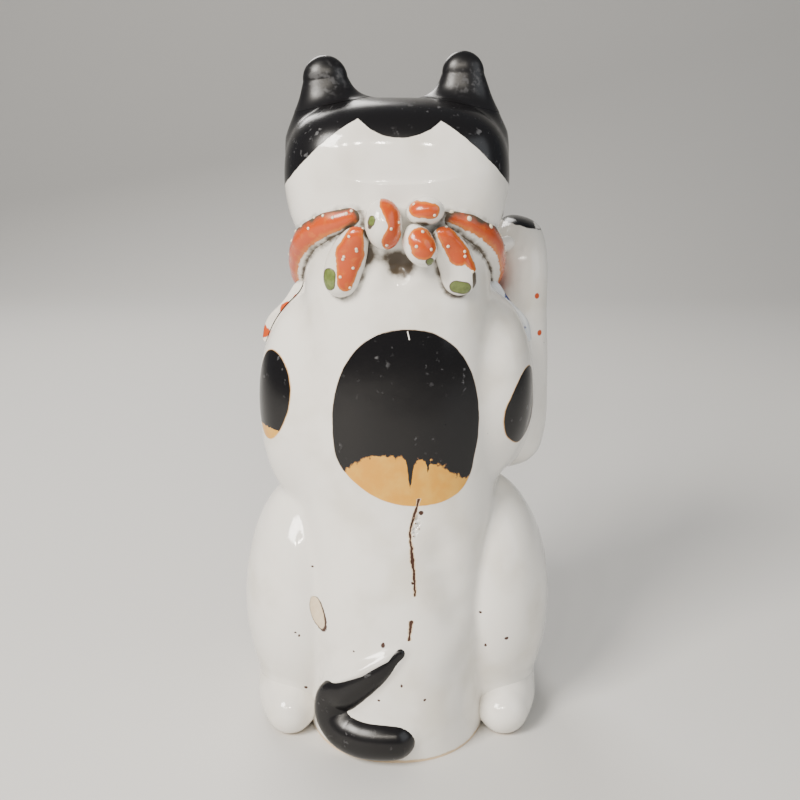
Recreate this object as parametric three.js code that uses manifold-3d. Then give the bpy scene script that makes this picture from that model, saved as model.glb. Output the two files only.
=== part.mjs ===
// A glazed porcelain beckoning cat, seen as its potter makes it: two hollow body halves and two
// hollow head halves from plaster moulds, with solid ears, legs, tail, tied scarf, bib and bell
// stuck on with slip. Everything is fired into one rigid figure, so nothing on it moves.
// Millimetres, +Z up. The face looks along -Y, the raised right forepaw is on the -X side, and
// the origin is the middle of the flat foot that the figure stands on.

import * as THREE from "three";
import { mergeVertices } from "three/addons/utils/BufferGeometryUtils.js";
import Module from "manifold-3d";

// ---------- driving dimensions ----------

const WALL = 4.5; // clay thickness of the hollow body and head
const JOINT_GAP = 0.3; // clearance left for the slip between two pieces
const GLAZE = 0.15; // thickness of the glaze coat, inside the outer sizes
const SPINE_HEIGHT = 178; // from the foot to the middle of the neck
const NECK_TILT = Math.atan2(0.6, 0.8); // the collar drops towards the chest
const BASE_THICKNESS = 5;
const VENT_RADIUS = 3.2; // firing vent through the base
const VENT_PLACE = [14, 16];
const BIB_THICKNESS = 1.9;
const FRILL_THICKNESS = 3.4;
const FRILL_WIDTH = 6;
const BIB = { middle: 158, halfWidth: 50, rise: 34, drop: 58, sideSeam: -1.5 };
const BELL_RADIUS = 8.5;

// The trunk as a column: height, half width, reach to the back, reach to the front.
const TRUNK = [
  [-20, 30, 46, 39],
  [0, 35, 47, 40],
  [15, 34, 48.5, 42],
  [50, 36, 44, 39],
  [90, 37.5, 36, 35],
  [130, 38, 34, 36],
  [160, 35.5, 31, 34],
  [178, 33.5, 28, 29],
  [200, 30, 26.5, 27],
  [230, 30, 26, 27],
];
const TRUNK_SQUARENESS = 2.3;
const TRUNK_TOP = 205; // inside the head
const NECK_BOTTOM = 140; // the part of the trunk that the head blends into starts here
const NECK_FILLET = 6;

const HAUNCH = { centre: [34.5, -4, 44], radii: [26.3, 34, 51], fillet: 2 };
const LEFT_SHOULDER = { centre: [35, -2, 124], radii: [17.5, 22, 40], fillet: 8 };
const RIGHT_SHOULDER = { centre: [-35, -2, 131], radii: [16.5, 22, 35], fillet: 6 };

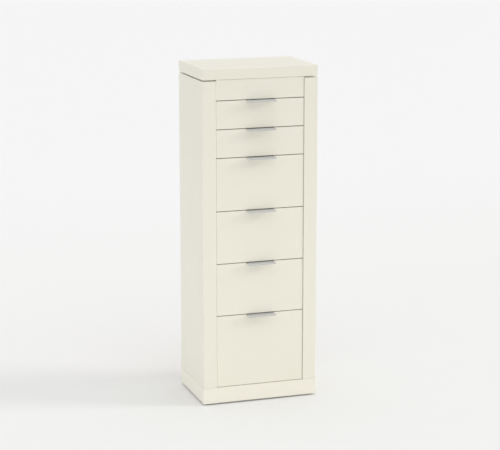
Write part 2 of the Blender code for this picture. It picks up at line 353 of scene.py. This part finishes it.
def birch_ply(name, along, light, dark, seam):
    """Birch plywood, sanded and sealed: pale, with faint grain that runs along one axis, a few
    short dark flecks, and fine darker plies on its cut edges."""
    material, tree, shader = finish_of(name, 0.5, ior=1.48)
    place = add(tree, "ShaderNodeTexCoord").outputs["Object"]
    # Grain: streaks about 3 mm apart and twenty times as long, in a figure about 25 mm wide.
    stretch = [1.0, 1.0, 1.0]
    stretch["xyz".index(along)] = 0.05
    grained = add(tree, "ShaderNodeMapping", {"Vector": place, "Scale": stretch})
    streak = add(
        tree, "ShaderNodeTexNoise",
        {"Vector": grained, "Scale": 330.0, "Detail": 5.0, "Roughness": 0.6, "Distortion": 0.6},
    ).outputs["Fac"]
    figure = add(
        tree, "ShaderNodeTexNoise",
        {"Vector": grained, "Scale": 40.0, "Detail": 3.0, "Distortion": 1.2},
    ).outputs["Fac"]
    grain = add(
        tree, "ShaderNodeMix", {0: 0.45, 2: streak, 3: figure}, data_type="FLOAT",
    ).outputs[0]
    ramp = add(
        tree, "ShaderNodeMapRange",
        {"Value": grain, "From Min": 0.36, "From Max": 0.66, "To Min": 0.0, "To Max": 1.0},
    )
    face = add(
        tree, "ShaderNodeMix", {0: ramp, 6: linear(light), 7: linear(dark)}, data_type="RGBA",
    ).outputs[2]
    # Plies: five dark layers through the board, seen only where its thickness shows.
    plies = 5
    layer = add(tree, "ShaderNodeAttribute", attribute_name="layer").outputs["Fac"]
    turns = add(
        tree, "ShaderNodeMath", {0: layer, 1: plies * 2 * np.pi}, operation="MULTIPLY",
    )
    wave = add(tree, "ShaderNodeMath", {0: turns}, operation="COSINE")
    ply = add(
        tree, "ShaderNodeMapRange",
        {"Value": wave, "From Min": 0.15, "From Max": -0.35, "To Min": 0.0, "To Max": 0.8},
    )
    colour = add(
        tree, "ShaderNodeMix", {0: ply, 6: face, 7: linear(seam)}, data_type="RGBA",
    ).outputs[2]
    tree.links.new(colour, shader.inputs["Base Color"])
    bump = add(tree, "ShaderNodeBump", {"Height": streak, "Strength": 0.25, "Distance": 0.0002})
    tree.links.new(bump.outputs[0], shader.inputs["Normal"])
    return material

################

» **Set problem**:
Quote the data in full, keeping each word unchanged.

» **Answer to this task**:
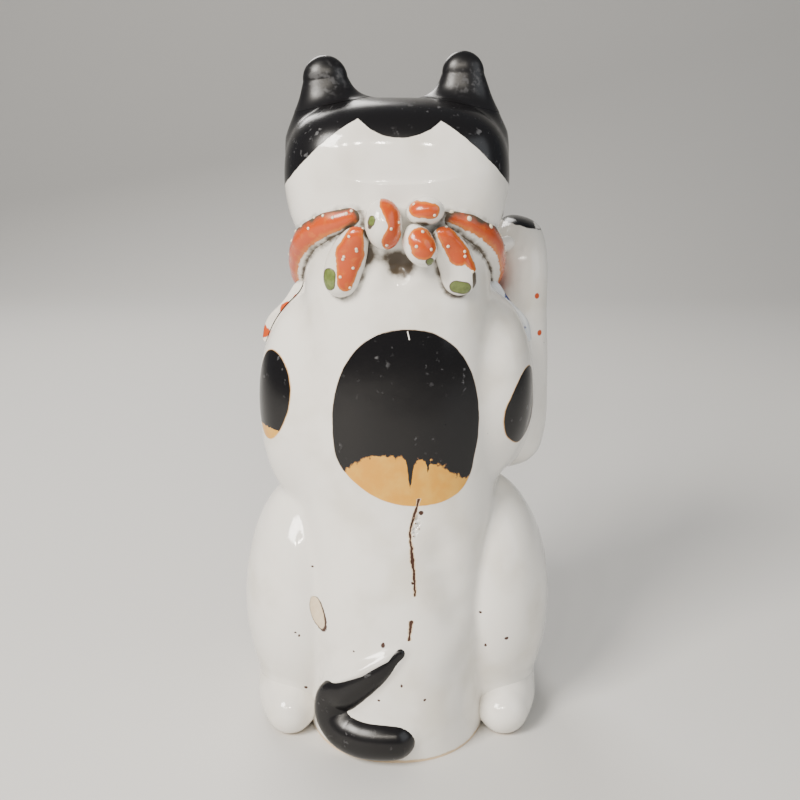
Recreate this object as parametric three.js code that uses manifold-3d. Then give the bpy scene script that makes this picture from that model, saved as model.glb. Output the two files only.
=== part.mjs ===
// A glazed porcelain beckoning cat, seen as its potter makes it: two hollow body halves and two
// hollow head halves from plaster moulds, with solid ears, legs, tail, tied scarf, bib and bell
// stuck on with slip. Everything is fired into one rigid figure, so nothing on it moves.
// Millimetres, +Z up. The face looks along -Y, the raised right forepaw is on the -X side, and
// the origin is the middle of the flat foot that the figure stands on.

import * as THREE from "three";
import { mergeVertices } from "three/addons/utils/BufferGeometryUtils.js";
import Module from "manifold-3d";

// ---------- driving dimensions ----------

const WALL = 4.5; // clay thickness of the hollow body and head
const JOINT_GAP = 0.3; // clearance left for the slip between two pieces
const GLAZE = 0.15; // thickness of the glaze coat, inside the outer sizes
const SPINE_HEIGHT = 178; // from the foot to the middle of the neck
const NECK_TILT = Math.atan2(0.6, 0.8); // the collar drops towards the chest
const BASE_THICKNESS = 5;
const VENT_RADIUS = 3.2; // firing vent through the base
const VENT_PLACE = [14, 16];
const BIB_THICKNESS = 1.9;
const FRILL_THICKNESS = 3.4;
const FRILL_WIDTH = 6;
const BIB = { middle: 158, halfWidth: 50, rise: 34, drop: 58, sideSeam: -1.5 };
const BELL_RADIUS = 8.5;

// The trunk as a column: height, half width, reach to the back, reach to the front.
const TRUNK = [
  [-20, 30, 46, 39],
  [0, 35, 47, 40],
  [15, 34, 48.5, 42],
  [50, 36, 44, 39],
  [90, 37.5, 36, 35],
  [130, 38, 34, 36],
  [160, 35.5, 31, 34],
  [178, 33.5, 28, 29],
  [200, 30, 26.5, 27],
  [230, 30, 26, 27],
];
const TRUNK_SQUARENESS = 2.3;
const TRUNK_TOP = 205; // inside the head
const NECK_BOTTOM = 140; // the part of the trunk that the head blends into starts here
const NECK_FILLET = 6;

const HAUNCH = { centre: [34.5, -4, 44], radii: [26.3, 34, 51], fillet: 2 };
const LEFT_SHOULDER = { centre: [35, -2, 124], radii: [17.5, 22, 40], fillet: 8 };
const RIGHT_SHOULDER = { centre: [-35, -2, 131], radii: [16.5, 22, 35], fillet: 6 };

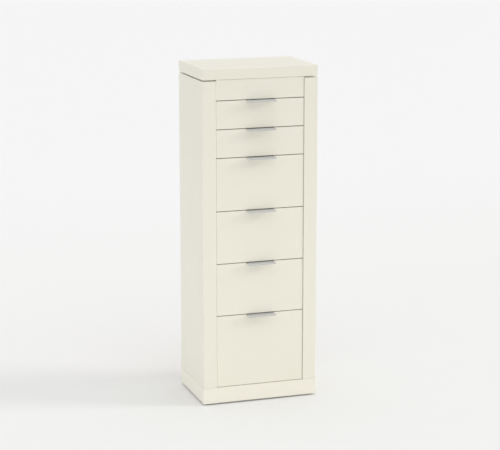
Write part 2 of the Blender code for this picture. It picks up at line 353 of scene.py. This part finishes it.
def birch_ply(name, along, light, dark, seam):
    """Birch plywood, sanded and sealed: pale, with faint grain that runs along one axis, a few
    short dark flecks, and fine darker plies on its cut edges."""
    material, tree, shader = finish_of(name, 0.5, ior=1.48)
    place = add(tree, "ShaderNodeTexCoord").outputs["Object"]
    # Grain: streaks about 3 mm apart and twenty times as long, in a figure about 25 mm wide.
    stretch = [1.0, 1.0, 1.0]
    stretch["xyz".index(along)] = 0.05
    grained = add(tree, "ShaderNodeMapping", {"Vector": place, "Scale": stretch})
    streak = add(
        tree, "ShaderNodeTexNoise",
        {"Vector": grained, "Scale": 330.0, "Detail": 5.0, "Roughness": 0.6, "Distortion": 0.6},
    ).outputs["Fac"]
    figure = add(
        tree, "ShaderNodeTexNoise",
        {"Vector": grained, "Scale": 40.0, "Detail": 3.0, "Distortion": 1.2},
    ).outputs["Fac"]
    grain = add(
        tree, "ShaderNodeMix", {0: 0.45, 2: streak, 3: figure}, data_type="FLOAT",
    ).outputs[0]
    ramp = add(
        tree, "ShaderNodeMapRange",
        {"Value": grain, "From Min": 0.36, "From Max": 0.66, "To Min": 0.0, "To Max": 1.0},
    )
    face = add(
        tree, "ShaderNodeMix", {0: ramp, 6: linear(light), 7: linear(dark)}, data_type="RGBA",
    ).outputs[2]
    # Plies: five dark layers through the board, seen only where its thickness shows.
    plies = 5
    layer = add(tree, "ShaderNodeAttribute", attribute_name="layer").outputs["Fac"]
    turns = add(
        tree, "ShaderNodeMath", {0: layer, 1: plies * 2 * np.pi}, operation="MULTIPLY",
    )
    wave = add(tree, "ShaderNodeMath", {0: turns}, operation="COSINE")
    ply = add(
        tree, "ShaderNodeMapRange",
        {"Value": wave, "From Min": 0.15, "From Max": -0.35, "To Min": 0.0, "To Max": 0.8},
    )
    colour = add(
        tree, "ShaderNodeMix", {0: ply, 6: face, 7: linear(seam)}, data_type="RGBA",
    ).outputs[2]
    tree.links.new(colour, shader.inputs["Base Color"])
    bump = add(tree, "ShaderNodeBump", {"Height": streak, "Strength": 0.25, "Distance": 0.0002})
    tree.links.new(bump.outputs[0], shader.inputs["Normal"])
    return material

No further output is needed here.